Your objective: Restate verbatim the lines between the one holding "steel between the two floors" and the one holding "depsgraph = bpy.context.evaluated_depsgraph_get()", both included, and no others.
'''
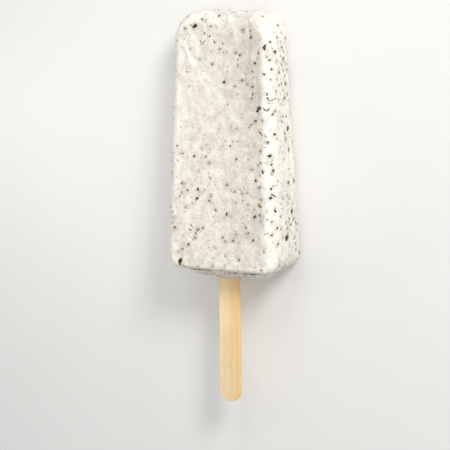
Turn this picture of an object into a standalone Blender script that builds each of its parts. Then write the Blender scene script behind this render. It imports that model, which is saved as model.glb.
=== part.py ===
"""An ice cream bar: a tapered block of frozen cream with dark biscuit crumbs, on a flat wooden stick.

Units are metres. The block is modelled in its mould's own frame, with Y down the middle of the bar
towards its tip, Z through its thickness towards the shown face, and the origin in the block's middle.
An empty then leans that frame so that the tapered back lies flat on the ground at Z = 0.
"""

import math
import random

import bmesh
import bpy
from mathutils import Matrix, Vector
from mathutils.bvhtree import BVHTree

# The block, as its mould leaves it.
BAR_LENGTH = 0.108
TIP_WIDTH = 0.046
BASE_WIDTH = 0.0532
TIP_THICKNESS = 0.0158
BASE_THICKNESS = 0.0274
TIP_CORNER_RADIUS = 0.0110
BASE_CORNER_RADIUS = 0.0068
RIM_RADIUS = 0.0042
BASE_RIM_RADIUS = 0.0016
RIM_FULLNESS = 0.40
CORNER_SEGMENTS = 7
RIM_SEGMENTS = 5
STRAIGHT_STEP = 0.0090

# The shown face sank a little in freezing, deepest in the middle.
SINK_DEPTH = 0.0006
SINK_RINGS = 4

# The swollen cap round the stick, where the mould was filled.
CAP_HEIGHT = 0.0046
CAP_SLOPE_RUN = 0.0090
CAP_SIDE_MARGIN = 0.0046
CAP_FACE_MARGIN = 0.0028
CAP_BURIED = 0.0020
CAP_ROUNDING = 1.6
CAP_SQUARENESS = 3.2
CAP_UNEVENNESS = 0.06
CAP_WAVE = 0.0065
CAP_POINTS = 40
CAP_RINGS = 6

# The stick: a common flat one with round ends, about half of it frozen into the block, a little to the
# left of its middle.
STICK_LENGTH = 0.114
STICK_WIDTH = 0.0097
STICK_THICKNESS = 0.0020
STICK_SHOWING = 0.0600
STICK_OFF_MIDDLE = -0.0026
STICK_EDGE_ROUNDING = 0.0003
STICK_EDGE_SEGMENTS = 2
STICK_END_POINTS = 17
SLOT_GAP = 0.0003

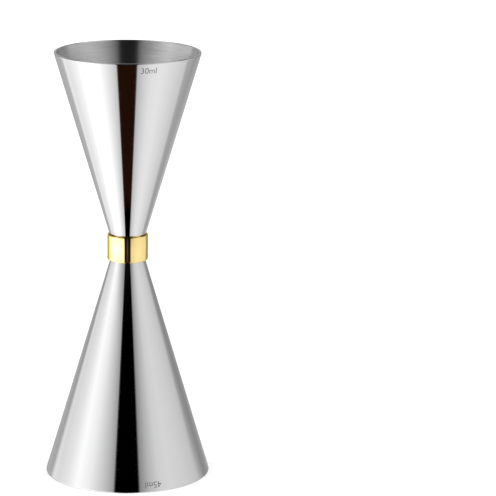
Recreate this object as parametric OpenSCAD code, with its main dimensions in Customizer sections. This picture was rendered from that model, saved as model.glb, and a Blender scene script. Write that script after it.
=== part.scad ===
// Two-ended bar jigger. A small and a large conical cup are joined floor to
// floor, inside a collar that hides the joint. It stands on the mouth of the
// large cup: that rim is the plane z = 0, and Z is the axis of every piece.
// Each cup's depth follows from the volume that it has to hold to the brim.

/* [Measures] */
// Volume of the small cup, filled to the brim, in millilitres
small_brim_ml = 30.5; // [28:0.5:35]
// Volume of the large cup, filled to the brim, in millilitres
large_brim_ml = 45; // [42:0.5:50]
// Volumes that have a line inside the small cup, in millilitres
small_lines_ml = [10, 20]; // [5:1:20]
// Volumes that have a line inside the large cup, in millilitres
large_lines_ml = [15, 30]; // [5:1:35]

/* [Cups] */
// Width inside the small cup's mouth
small_mouth_d = 41.2; // [38:0.1:42.5]
// Width inside the large cup's mouth
large_mouth_d = 46.8; // [44:0.1:49]
// Width inside the small cup's floor
small_floor_d = 7.25; // [6.8:0.05:7.4]
// Width inside the large cup's floor
large_floor_d = 6.8; // [6.5:0.05:7.4]
// Thickness of the steel sheet
wall = 0.8; // [0.7:0.05:0.9]
// Radius of both edges of a rim, with a flat land left between them
rim_r = 0.25; // [0.1:0.05:0.3]
// Radius inside the corner between wall and floor
floor_corner_r = 0.6; // [0.3:0.1:1]

/* [Volume lines] */
// Width of a line along the wall
line_w = 0.45; // [0.2:0.05:0.6]
// Depth of a line into the wall
line_depth = 0.12; // [0.05:0.01:0.2]
// Length of the gap left in a line for its number
line_gap = 13; // [8:0.5:16]

/* [Collar] */
// Width across the collar
collar_d = 11.9; // [11.8:0.1:13]
// Length of the collar along the axis
collar_h = 7.5; // [6:0.1:8]
// Width of the hole through the collar
collar_bore_d = 10.9; // [10.8:0.05:11]
// Radius of the collar's outer edges
collar_edge_r = 0.2; // [0.1:0.05:0.35]

/* [Joints] */
// Width of the spot weld between the two floors
weld_d = 4.0; // [3:0.1:4.5]
// Thickness of the spot weld, half of it in each floor
weld_h = 0.8; // [0.4:0.1:1]
// Length of the adhesive inside the collar, along the axis
adhesive_h = 5.0; // [4:0.1:6]

/* [Hidden] */
$fn = 96;
corner_steps = 5;
mm3_per_ml = 1000;

// A cup is [radius inside the mouth, radius inside the floor, depth]
small = cup_size(small_brim_ml, small_mouth_d / 2, small_floor_d / 2);
large = cup_size(large_brim_ml, large_mouth_d / 2, large_floor_d / 2);
waist_z = large[2] + wall;

// The cup of this mouth and floor that holds a volume to its brim
function cup_size(ml, mouth_r, floor_r) =
    [mouth_r, floor_r,
     3 * mm3_per_ml * ml / (PI * (mouth_r ^ 2 + mouth_r * floor_r + floor_r ^ 2))];

// Growth of a cup's radius for each millimetre of height
function cup_slope(size) = (size[0] - size[1]) / size[2];

// Height above the inside floor that a volume reaches in a cup
function fill_height(ml, size) =
    let (slope = cup_slope(size))
    ((size[1] ^ 3 + 3 * slope * mm3_per_ml * ml / PI) ^ (1 / 3) - size[1]) / slope;

function unit(v) = v / norm(v);

// Points along the arc of radius r that rounds the corner p between a and b
function rounded(a, p, b, r) =
    let (u = unit(a - p), v = unit(b - p), half = acos(u * v) / 2)
    let (reach = r / tan(half), centre = p + unit(u + v) * r / sin(half))
    [for (i = [0 : corner_steps])
        let (t = i / corner_steps)
        centre + r * unit(p + reach * (u * (1 - t) + v * t) - centre)];

// Thickness of the wall along the radius, not square to the wall
function wall_across(size) = wall * sqrt(1 + cup_slope(size) ^ 2);

// Corners outside the floor and outside the rim of a cup that stands on its floor, mouth up
function foot(size) = [size[1] + wall_across(size) - cup_slope(size) * wall, 0];
function rim_out(size) = [size[0] + wall_across(size), wall + size[2]];

module cup_shell(size) {
    axis_low = [0, 0];
    rim_in = [size[0], wall + size[2]];
    corner = [size[1], wall];
    axis_high = [0, wall];
    rotate_extrude()
        polygon(concat(
            [axis_low],
            rounded(axis_low, foot(size), rim_out(size), floor_corner_r + wall),
            rounded(foot(size), rim_out(size), rim_in, rim_r),
            rounded(rim_out(size), rim_in, corner, rim_r),
            rounded(rim_in, corner, axis_high, floor_corner_r),
            [axis_high]
        ));
}

// The same cup as a solid block, to cut its outside out of another piece
module cup_block(size) {
    axis_low = [0, 0];
    rotate_extrude()
        polygon(concat(
            [axis_low],
            rounded(axis_low, foot(size), rim_out(size), floor_corner_r + wall),
            [rim_out(size), [0, wall + size[2]]]
        ));
}

// Cutter for one V-shaped line round the inside wall, open at +Y
module volume_line(ml, size) {
    slope = cup_slope(size);
    height = fill_height(ml, size);
    r = size[1] + slope * height;
    along = unit([slope, 1]) * line_w / 2;
    out = unit([1, -slope]) * line_depth;
    at = [r, wall + height];
    gap_angle = line_gap / (PI * r) * 180;
    rotate([0, 0, 90 + gap_angle / 2])
        rotate_extrude(angle = 360 - gap_angle)
            polygon([at - along, at + out, at + along, at - out]);
}

module cup(size, lines_ml) {
    difference() {
        cup_shell(size);
        for (ml = lines_ml) volume_line(ml, size);
        cylinder(d = weld_d, h = weld_h, center = true);
    }
}

module small_cup() {
    color("lightgray")
        translate([0, 0, waist_z])
            cup(small, small_lines_ml);
}

module large_cup() {
    color("silver")
        translate([0, 0, waist_z])
            mirror([0, 0, 1])
                cup(large, large_lines_ml);
}

module collar() {
    low_in = [collar_bore_d / 2, -collar_h / 2];
    low_out = [collar_d / 2, -collar_h / 2];
    high_out = [collar_d / 2, collar_h / 2];
    high_in = [collar_bore_d / 2, collar_h / 2];
    color("goldenrod")
        translate([0, 0, waist_z])
            rotate_extrude()
                polygon(concat(
                    [low_in],
                    rounded(low_in, low_out, high_out, collar_edge_r),
                    rounded(low_out, high_out, high_in, collar_edge_r),
                    [high_in]
                ));
}

// Fused steel between the two floors
module spot_weld() {
    color("dimgray")
        translate([0, 0, waist_z])
            cylinder(d = weld_d, h = weld_h, center = true);
}

// Adhesive in the groove between the collar's hole and the two cups
module collar_adhesive() {
    color("burlywood")
        translate([0, 0, waist_z])
            difference() {
                cylinder(d = collar_bore_d, h = adhesive_h, center = true);
                cup_block(small);
                mirror([0, 0, 1]) cup_block(large);
            }
}

small_cup();
large_cup();
collar();
spot_weld();
collar_adhesive();
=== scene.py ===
"""The looks of a two-ended bar jigger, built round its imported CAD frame.

The jigger stands on the mouth of its large cup. Its axis is Z, and the side with the
volume near each rim is -Y. Lengths are in metres.
"""

import logging
import math
from dataclasses import dataclass
from enum import Enum
from typing import Any

import bpy
from mathutils import Matrix, Vector


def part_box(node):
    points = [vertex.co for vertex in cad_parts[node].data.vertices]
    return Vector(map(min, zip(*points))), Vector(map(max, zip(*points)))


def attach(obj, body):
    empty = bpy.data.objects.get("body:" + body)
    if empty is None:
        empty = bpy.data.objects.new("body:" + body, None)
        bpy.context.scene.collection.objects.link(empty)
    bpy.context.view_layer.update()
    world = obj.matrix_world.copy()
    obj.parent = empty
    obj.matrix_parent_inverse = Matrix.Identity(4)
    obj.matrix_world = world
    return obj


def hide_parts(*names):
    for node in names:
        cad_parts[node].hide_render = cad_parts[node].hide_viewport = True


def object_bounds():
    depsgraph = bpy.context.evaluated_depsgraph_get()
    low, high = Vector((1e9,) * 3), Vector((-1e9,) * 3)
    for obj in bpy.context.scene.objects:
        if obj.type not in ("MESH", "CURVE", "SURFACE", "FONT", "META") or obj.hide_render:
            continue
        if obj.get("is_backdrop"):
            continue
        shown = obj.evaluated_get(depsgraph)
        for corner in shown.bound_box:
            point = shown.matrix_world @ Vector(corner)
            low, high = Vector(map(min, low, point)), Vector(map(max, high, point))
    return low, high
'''
Expected output:
// Fused steel between the two floors
module spot_weld() {
    color("dimgray")
        translate([0, 0, waist_z])
            cylinder(d = weld_d, h = weld_h, center = true);
}

// Adhesive in the groove between the collar's hole and the two cups
module collar_adhesive() {
    color("burlywood")
        translate([0, 0, waist_z])
            difference() {
                cylinder(d = collar_bore_d, h = adhesive_h, center = true);
                cup_block(small);
                mirror([0, 0, 1]) cup_block(large);
            }
}

small_cup();
large_cup();
collar();
spot_weld();
collar_adhesive();
=== scene.py ===
"""The looks of a two-ended bar jigger, built round its imported CAD frame.

The jigger stands on the mouth of its large cup. Its axis is Z, and the side with the
volume near each rim is -Y. Lengths are in metres.
"""

import logging
import math
from dataclasses import dataclass
from enum import Enum
from typing import Any

import bpy
from mathutils import Matrix, Vector


def part_box(node):
    points = [vertex.co for vertex in cad_parts[node].data.vertices]
    return Vector(map(min, zip(*points))), Vector(map(max, zip(*points)))


def attach(obj, body):
    empty = bpy.data.objects.get("body:" + body)
    if empty is None:
        empty = bpy.data.objects.new("body:" + body, None)
        bpy.context.scene.collection.objects.link(empty)
    bpy.context.view_layer.update()
    world = obj.matrix_world.copy()
    obj.parent = empty
    obj.matrix_parent_inverse = Matrix.Identity(4)
    obj.matrix_world = world
    return obj


def hide_parts(*names):
    for node in names:
        cad_parts[node].hide_render = cad_parts[node].hide_viewport = True


def object_bounds():
    depsgraph = bpy.context.evaluated_depsgraph_get()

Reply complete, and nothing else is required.